I recently obtained a free legal opinion about the prospects for parents making complaints of discrimination under the Commonwealth Disability Discrimination Act (DDA), for the denial of benefits under the No Jab No Pay law, and/or the denial or cancellation of childcare enrolment under Victorian and Queensland No Jab No Play laws.

There is both good and bad news on this front.

The Good News – No Jab No Play Victoria and Queensland

According to the legal opinion, there are sufficient grounds for parents to make complaints against childcare services, with the possibility of obtaining compensation, for the denial or cancellation of enrolment of unvaccinated children under the state-based No Jab No Play laws, but no guarantees a complaint will be successful.  This is because there is very little case law to inform or predict how various sections of the DDA will be interpreted in the context of discrimination against unvaccinated children.

Although childcare services in Victoria are required by state law to not enrol unvaccinated children, and in Queensland are provided the option to not enrol or cancel the enrolment of unvaccinated children, these services are also obliged to comply with commonwealth laws such as the DDA.

In flagrant breach of its 2014 election promise to provide for the right to conscientious objection,  the Andrews ALP government has placed these services in the invidious position of having to choose between complying with the state-based ‘No Jab No Play’ law which prohibits the enrolment of unvaccinated children unless they fall within an exemption category, or, complying with the Commonwealth Disability Discrimination Act (DDA) which prohibits discrimination on the basis that a person (unvaccinated child), may in the future, carry organisms causing, or capable of causing disease or illness.

Quite clearly these services are not able to comply with both the state and Commonwealth law at the same time, so must make a choice to either comply with the state-based ‘No Jab No Play’ law and risk legal proceedings for unlawful discrimination, or comply with the Commonwealth DDA by permitting the enrolment of unvaccinated children and risk the penalty provided under the state law.

As a general rule, and in accordance with s109 of the Australian Constitution, commonwealth laws prevail to the extent of any inconsistency with state laws.

S109 of the Australian Constitution provides:

When a law of a State is inconsistent with a law of the Commonwealth, the latter shall prevail, and the former shall, to the extent of the inconsistency, be invalid.

On the face of it, the state-based ‘No Jab No Play’ laws are inconsistent with the Commonwealth DDA to the extent these laws apply to unvaccinated children, so arguably, childcare services may elect to comply with the Commonwealth law by enrolling unvaccinated children.

To make out a complaint under the DDA one must show that there has been either direct or indirect discrimination on the basis of disability.

It has previously been held that unvaccinated children have a disability for the purpose of the DDA. [1]

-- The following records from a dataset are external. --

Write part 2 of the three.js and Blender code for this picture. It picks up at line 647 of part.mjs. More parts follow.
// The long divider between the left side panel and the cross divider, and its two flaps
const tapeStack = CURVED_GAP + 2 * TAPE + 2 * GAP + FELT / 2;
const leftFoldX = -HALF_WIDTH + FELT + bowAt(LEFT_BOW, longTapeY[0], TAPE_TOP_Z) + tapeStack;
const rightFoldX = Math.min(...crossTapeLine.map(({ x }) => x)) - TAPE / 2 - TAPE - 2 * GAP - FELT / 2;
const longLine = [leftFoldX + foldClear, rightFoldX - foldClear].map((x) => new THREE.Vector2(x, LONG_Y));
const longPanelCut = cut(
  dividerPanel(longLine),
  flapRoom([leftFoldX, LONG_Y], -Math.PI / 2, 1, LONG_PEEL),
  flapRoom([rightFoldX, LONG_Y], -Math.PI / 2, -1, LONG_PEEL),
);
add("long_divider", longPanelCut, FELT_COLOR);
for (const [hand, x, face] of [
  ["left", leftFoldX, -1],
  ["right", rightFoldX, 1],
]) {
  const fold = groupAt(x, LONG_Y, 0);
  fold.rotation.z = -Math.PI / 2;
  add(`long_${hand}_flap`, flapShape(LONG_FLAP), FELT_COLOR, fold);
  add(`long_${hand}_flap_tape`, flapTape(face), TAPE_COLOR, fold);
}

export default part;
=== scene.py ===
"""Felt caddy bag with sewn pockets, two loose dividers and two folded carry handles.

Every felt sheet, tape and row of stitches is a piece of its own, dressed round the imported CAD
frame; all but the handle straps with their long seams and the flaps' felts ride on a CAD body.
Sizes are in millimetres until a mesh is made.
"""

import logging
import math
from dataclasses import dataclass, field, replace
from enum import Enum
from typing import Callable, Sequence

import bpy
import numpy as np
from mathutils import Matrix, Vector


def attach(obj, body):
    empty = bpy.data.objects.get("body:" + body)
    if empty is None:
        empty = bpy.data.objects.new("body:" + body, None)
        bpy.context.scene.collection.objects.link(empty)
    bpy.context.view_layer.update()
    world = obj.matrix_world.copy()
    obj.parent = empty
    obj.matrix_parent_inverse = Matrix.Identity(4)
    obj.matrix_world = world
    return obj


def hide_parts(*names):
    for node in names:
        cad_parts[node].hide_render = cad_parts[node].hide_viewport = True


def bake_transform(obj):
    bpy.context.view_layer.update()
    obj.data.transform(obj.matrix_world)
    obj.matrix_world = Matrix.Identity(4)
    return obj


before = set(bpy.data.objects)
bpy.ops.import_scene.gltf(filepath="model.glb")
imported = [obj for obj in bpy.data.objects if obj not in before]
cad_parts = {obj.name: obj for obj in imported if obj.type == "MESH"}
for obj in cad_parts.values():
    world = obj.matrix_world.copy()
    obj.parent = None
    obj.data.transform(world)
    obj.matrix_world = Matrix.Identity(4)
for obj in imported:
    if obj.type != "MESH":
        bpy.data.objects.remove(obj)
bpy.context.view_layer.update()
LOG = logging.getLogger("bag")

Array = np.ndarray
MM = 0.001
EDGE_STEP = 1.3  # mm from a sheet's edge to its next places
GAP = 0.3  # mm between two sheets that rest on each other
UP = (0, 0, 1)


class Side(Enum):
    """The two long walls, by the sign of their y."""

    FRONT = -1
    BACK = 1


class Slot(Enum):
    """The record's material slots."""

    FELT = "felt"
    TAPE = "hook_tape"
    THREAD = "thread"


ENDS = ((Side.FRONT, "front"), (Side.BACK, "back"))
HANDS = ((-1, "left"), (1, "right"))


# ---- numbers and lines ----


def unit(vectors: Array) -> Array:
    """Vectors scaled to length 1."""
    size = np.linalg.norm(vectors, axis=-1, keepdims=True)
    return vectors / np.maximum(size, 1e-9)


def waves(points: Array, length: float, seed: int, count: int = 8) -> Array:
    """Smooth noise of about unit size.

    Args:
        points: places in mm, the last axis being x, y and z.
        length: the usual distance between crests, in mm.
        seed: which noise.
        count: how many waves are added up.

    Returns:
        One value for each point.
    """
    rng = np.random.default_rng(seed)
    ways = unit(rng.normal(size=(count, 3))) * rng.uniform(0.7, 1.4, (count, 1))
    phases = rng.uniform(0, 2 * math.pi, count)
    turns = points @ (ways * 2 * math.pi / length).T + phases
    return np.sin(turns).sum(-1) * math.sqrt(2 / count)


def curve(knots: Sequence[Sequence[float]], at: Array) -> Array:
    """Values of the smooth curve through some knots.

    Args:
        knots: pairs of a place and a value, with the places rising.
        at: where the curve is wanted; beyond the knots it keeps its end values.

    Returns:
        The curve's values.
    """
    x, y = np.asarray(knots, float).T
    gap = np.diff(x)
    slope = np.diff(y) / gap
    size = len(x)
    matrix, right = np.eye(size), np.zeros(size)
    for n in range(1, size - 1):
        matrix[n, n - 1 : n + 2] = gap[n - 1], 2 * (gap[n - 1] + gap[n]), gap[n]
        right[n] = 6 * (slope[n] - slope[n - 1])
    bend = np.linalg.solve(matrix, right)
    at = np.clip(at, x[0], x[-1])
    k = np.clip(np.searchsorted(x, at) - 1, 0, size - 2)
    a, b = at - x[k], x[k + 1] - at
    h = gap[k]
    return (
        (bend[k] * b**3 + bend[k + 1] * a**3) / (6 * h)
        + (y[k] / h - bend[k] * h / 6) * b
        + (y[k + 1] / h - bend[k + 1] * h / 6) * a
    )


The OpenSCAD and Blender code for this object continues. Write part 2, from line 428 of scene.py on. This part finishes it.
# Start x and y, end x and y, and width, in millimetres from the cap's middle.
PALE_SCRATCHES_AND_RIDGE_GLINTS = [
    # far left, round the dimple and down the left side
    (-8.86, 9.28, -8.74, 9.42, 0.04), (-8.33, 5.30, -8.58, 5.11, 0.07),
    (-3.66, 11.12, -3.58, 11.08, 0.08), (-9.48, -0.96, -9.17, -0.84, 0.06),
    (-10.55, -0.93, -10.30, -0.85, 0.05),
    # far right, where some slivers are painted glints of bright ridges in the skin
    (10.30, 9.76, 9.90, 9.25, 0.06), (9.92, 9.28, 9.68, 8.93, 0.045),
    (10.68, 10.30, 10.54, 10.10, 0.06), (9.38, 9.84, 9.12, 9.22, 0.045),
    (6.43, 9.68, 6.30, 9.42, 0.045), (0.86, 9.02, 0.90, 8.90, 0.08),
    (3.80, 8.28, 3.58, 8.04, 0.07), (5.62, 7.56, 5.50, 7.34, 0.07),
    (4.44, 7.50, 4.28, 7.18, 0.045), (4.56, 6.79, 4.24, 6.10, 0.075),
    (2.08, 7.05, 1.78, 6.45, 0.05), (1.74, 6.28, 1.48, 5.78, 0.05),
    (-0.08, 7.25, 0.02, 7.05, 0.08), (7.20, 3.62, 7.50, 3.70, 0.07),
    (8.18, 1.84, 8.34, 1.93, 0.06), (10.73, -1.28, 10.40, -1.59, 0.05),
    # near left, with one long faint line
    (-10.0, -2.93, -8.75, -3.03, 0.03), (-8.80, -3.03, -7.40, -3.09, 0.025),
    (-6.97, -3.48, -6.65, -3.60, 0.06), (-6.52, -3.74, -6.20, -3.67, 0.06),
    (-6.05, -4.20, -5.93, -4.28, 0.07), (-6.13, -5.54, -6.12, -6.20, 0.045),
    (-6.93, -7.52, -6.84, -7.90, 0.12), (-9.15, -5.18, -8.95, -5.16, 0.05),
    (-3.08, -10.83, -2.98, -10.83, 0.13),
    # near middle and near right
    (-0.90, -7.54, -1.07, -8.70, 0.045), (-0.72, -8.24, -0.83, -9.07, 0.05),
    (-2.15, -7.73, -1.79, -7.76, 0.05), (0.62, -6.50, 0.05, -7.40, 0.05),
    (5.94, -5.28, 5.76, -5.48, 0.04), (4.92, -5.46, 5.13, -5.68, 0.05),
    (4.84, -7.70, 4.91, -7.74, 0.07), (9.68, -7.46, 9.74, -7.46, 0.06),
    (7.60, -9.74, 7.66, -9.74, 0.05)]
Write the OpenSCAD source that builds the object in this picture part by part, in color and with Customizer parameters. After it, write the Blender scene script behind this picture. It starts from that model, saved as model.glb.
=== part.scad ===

Section 4 of the DDA provides:

“disability” , in relation to a person, means:              

(c)  the presence in the body of organisms causing disease or illness which (j)  may exist in the future; or

(d)  the presence in the body of organisms capable of causing disease or illness which (j)  may exist in the future.

If you have experienced discrimination – your child having been excluded from or denied enrolment in childcare for being unvaccinated – and wish to test its lawfulness under the DDA, I have prepared a comprehensive guide (click on link) to assist you.

The Bad News – No Jab No Pay

The legal opinion, unfortunately, was that there are no grounds to make complaints of discrimination for the denial of childcare subsidies and family tax benefits under the DDA.

Section 29 of the DDA provides:

It is unlawful for a person who performs any function or exercises any power under a Commonwealth law or for the purposes of a Commonwealth program or has any other responsibility for the administration of a Commonwealth law or the conduct of a Commonwealth program, to discriminate against another person on the ground of the other person’s disability in the performance of that function, the exercise of that power or the fulfilment of that responsibility.

However, it is the No Jab No Pay law itself that is discriminatory, as opposed to there being discrimination in the administration of that law.  The discrimination is not occurring at the administrative level; the Department of Human Services is merely implementing a duly enacted, albeit discriminatory law.

Under the principle of parliamentary sovereignty or supremacy, the federal parliament, as the democratically elected representative body, may enact discriminatory laws under various constitutional heads of power as it sees fit, even when the law will violate existing discrimination laws.  This is because there is no general right to equality or non-discrimination conferred by the Australian Constitution.

Please note: this does not mean the No Jab No Pay law isn’t unconstitutional for other reasons.   As readers would know, the AVN is in the process of preparing a High Court challenge to the constitutional validity of No Jab No Pay.  This opinion doesn’t change that. 

This blog may also be shared with childcare services. 

References

[1] Beattie (on behalf of Kiro and Lewis Beattie) v Maroochy Shire Council [1996] HREOCA 40 (20 December 1996)
http://www.austlii.edu.au/cgi-bin/sinodisp/au/cases/cth/HREOCA/1996/40.html

Disclaimer: All information contained herein was, to the author’s knowledge, correct at the time of writing, but is not intended to constitute legal advice.